## [THE TASK]
Word for word, restate the lines from the start of the data below through the line containing "return arc(centre, radius, start, start".

## [INFORMATION SUPPLIED]
— Begin —
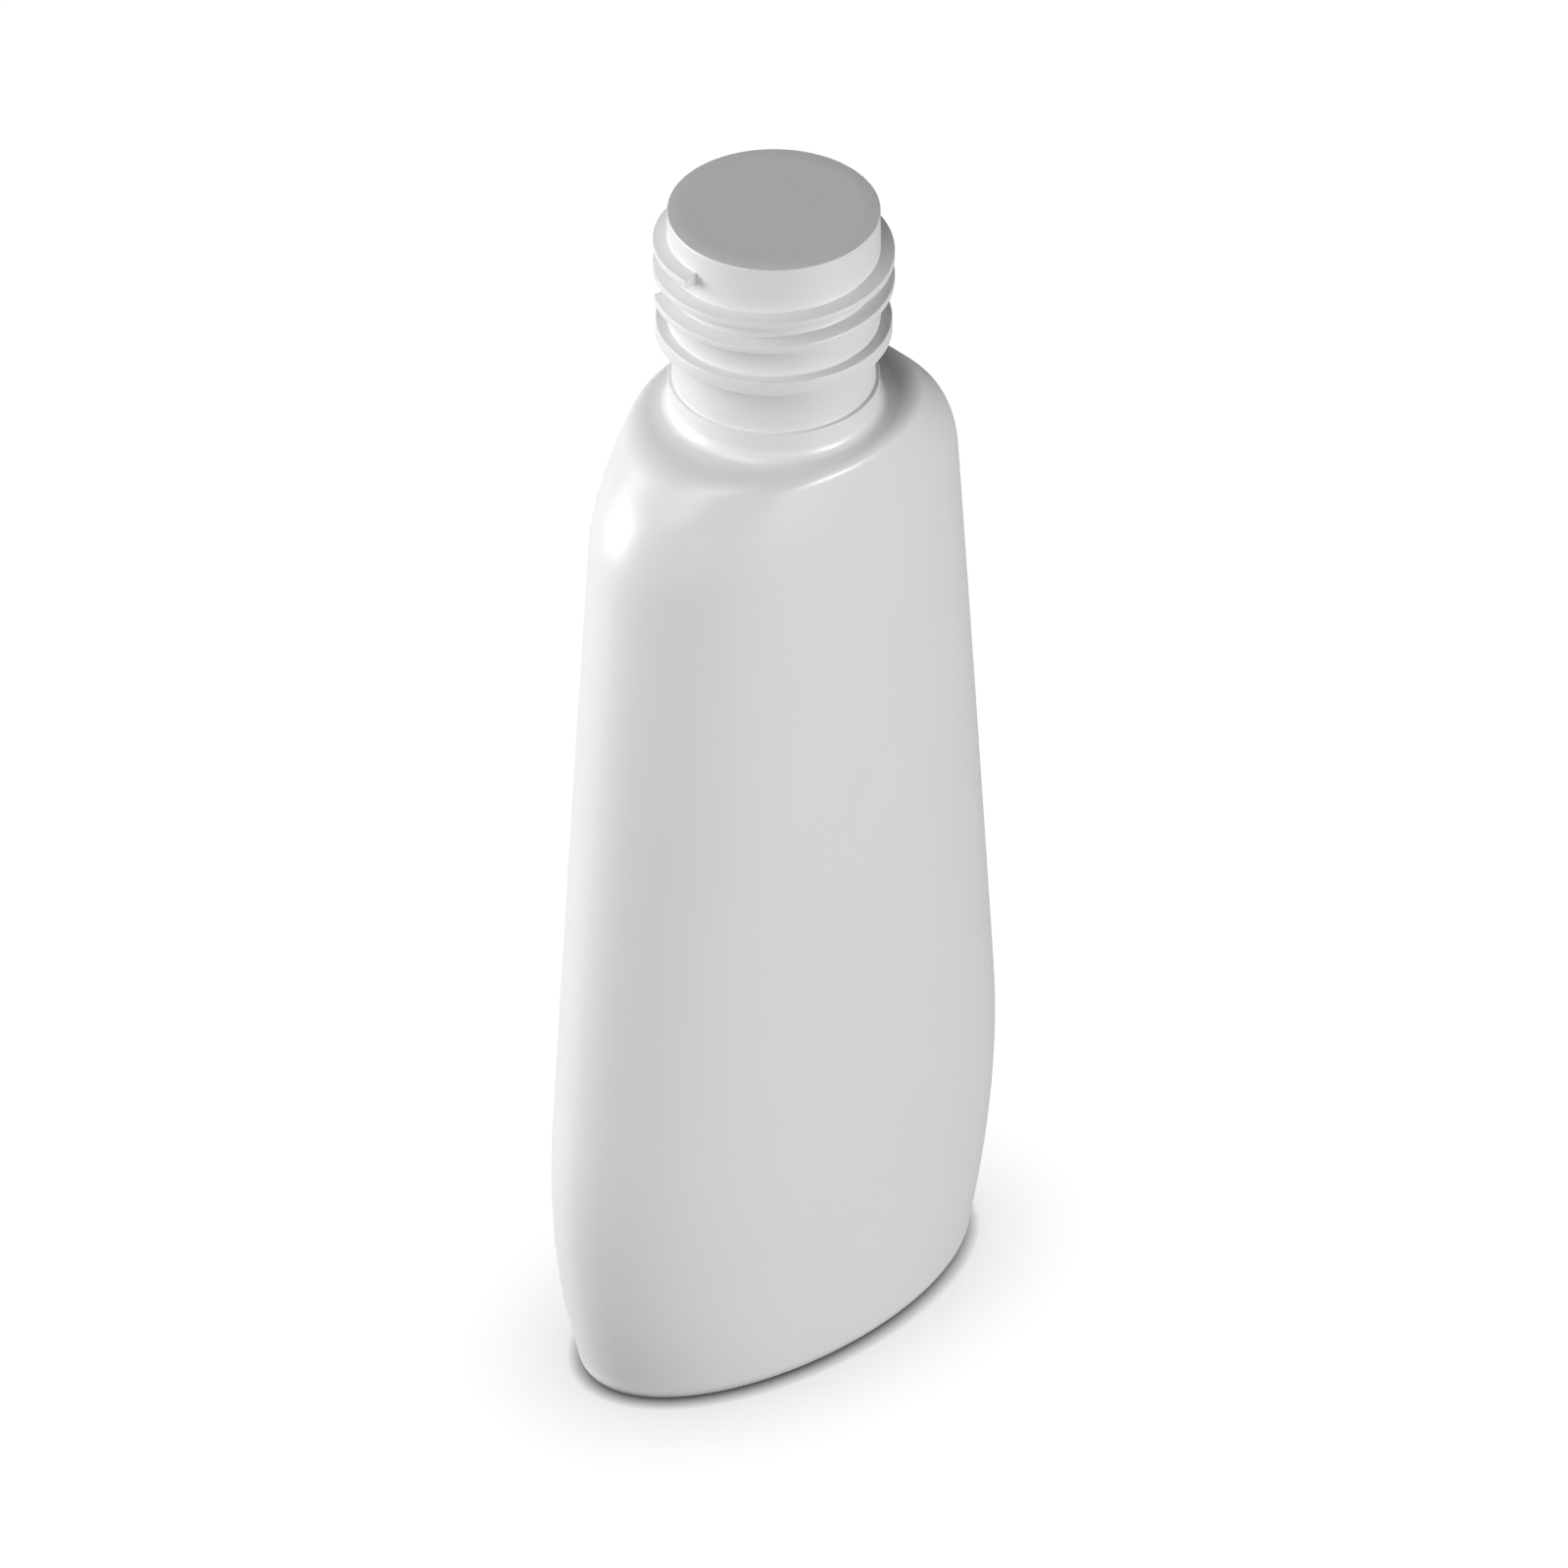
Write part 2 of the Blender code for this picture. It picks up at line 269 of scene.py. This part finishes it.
def rounded_corner(before, corner, after, radius, steps):
    """The arc that rounds a corner between two straight runs, kept inside both of them."""
    back = Vector(before) - Vector(corner)
    on = Vector(after) - Vector(corner)
    half = back.angle(on) / 2
    reach = min(radius / math.tan(half), back.length / 2, on.length / 2)
    radius = reach * math.tan(half)
    middle = (back.normalized() + on.normalized()).normalized()
    centre = Vector(corner) + middle * radius / math.sin(half)
    first = Vector(corner) + back.normalized() * reach - centre
    last = Vector(corner) + on.normalized() * reach - centre
    start = math.atan2(first.y, first.x)
    turn = math.remainder(math.atan2(last.y, last.x) - start, FULL_TURN)
    return arc(centre, radius, start, start + turn, steps)


def rounded_path(points, radii, steps):
    """A run of points whose inner corners are rounded, one radius each; 0 keeps one sharp."""
    path = [points[0]]
    for place, radius in enumerate(radii, start=1):
        if radius:
            path += rounded_corner(*points[place - 1:place + 2], radius, steps)
        else:
            path.append(points[place])
    return path + [points[-1]]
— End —
## [RESULT FOR THIS TASK]
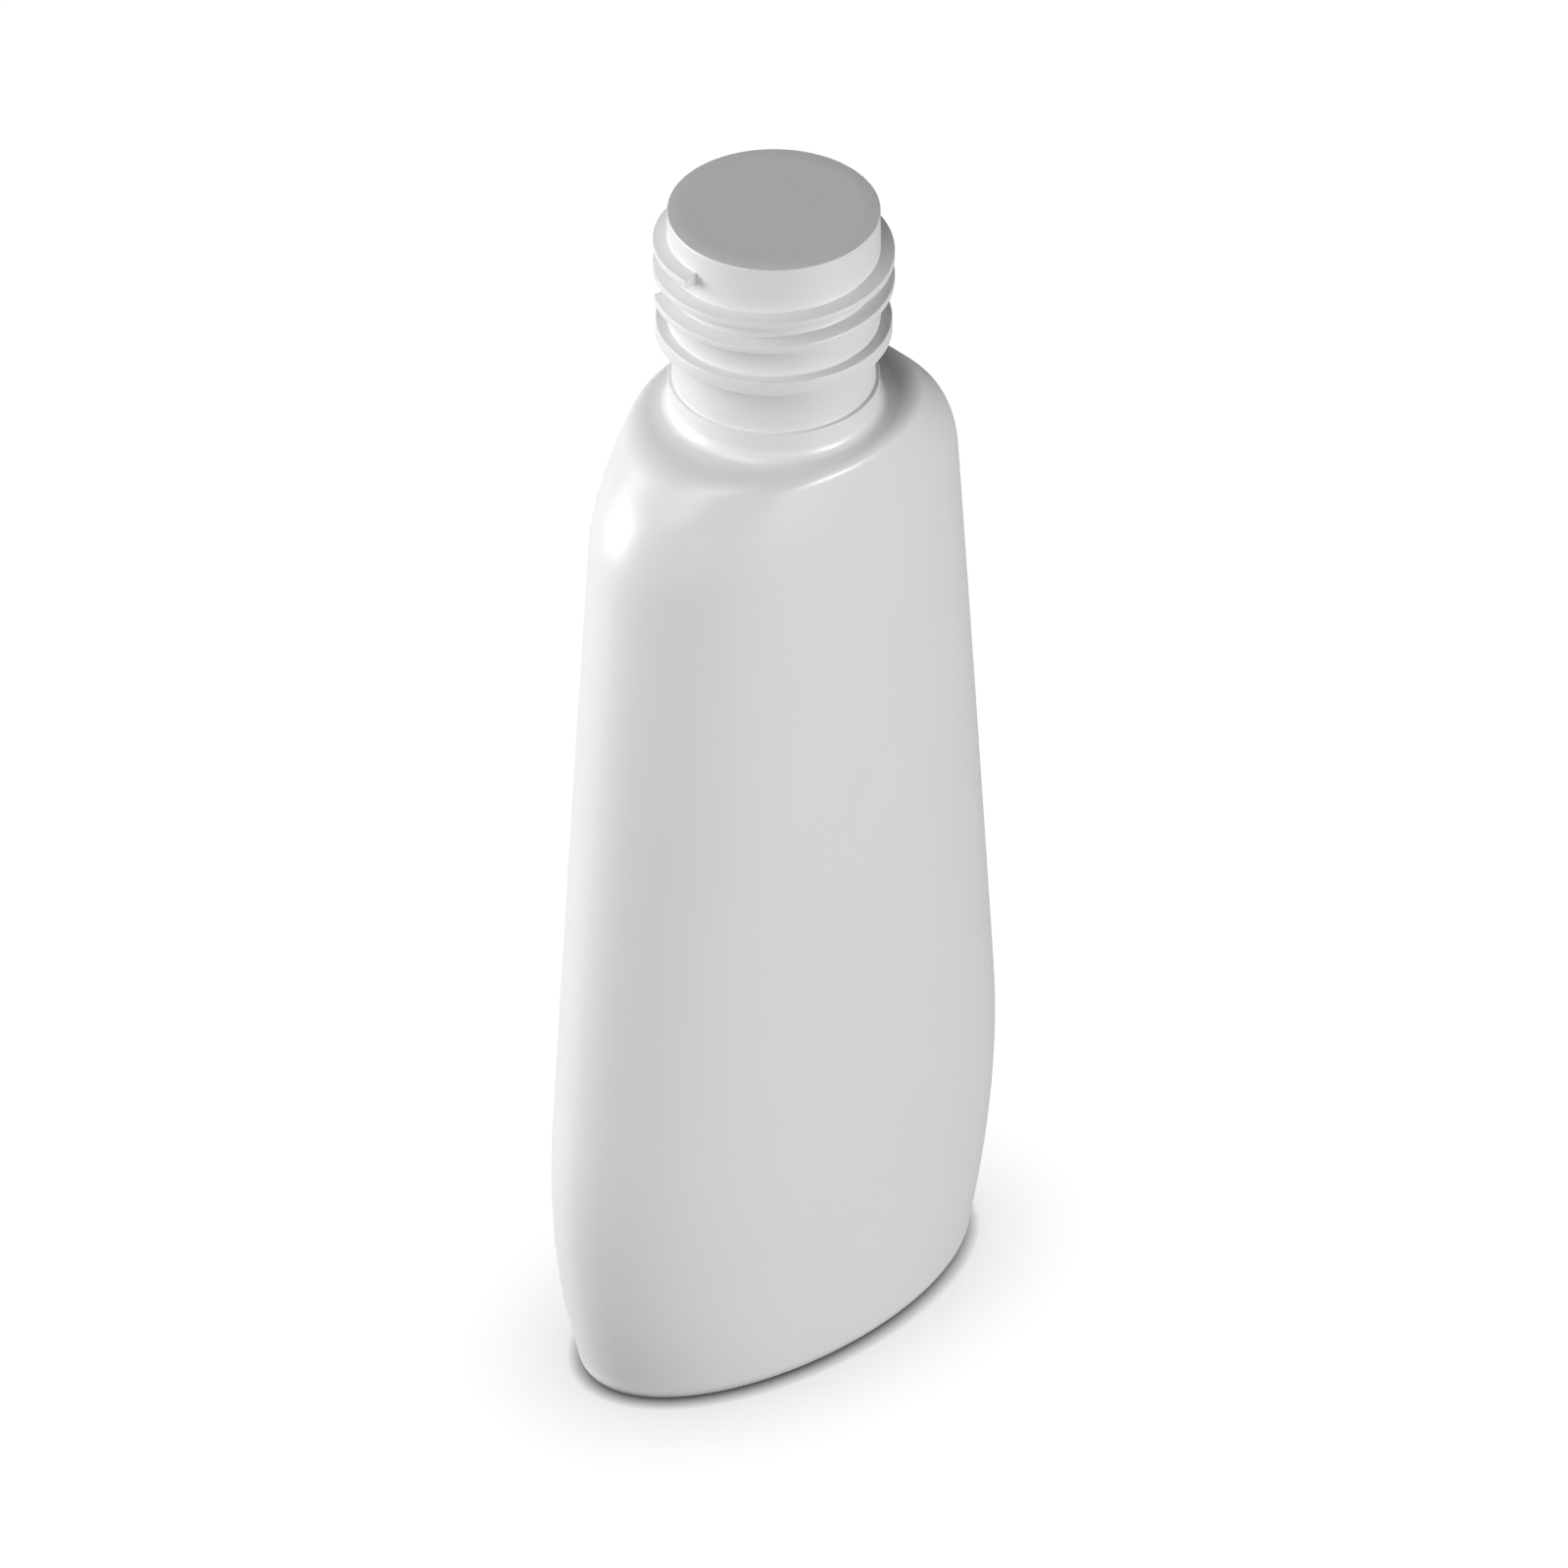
Write part 2 of the Blender code for this picture. It picks up at line 269 of scene.py. This part finishes it.
def rounded_corner(before, corner, after, radius, steps):
    """The arc that rounds a corner between two straight runs, kept inside both of them."""
    back = Vector(before) - Vector(corner)
    on = Vector(after) - Vector(corner)
    half = back.angle(on) / 2
    reach = min(radius / math.tan(half), back.length / 2, on.length / 2)
    radius = reach * math.tan(half)
    middle = (back.normalized() + on.normalized()).normalized()
    centre = Vector(corner) + middle * radius / math.sin(half)
    first = Vector(corner) + back.normalized() * reach - centre
    last = Vector(corner) + on.normalized() * reach - centre
    start = math.atan2(first.y, first.x)
    turn = math.remainder(math.atan2(last.y, last.x) - start, FULL_TURN)
    return arc(centre, radius, start, start + turn, steps)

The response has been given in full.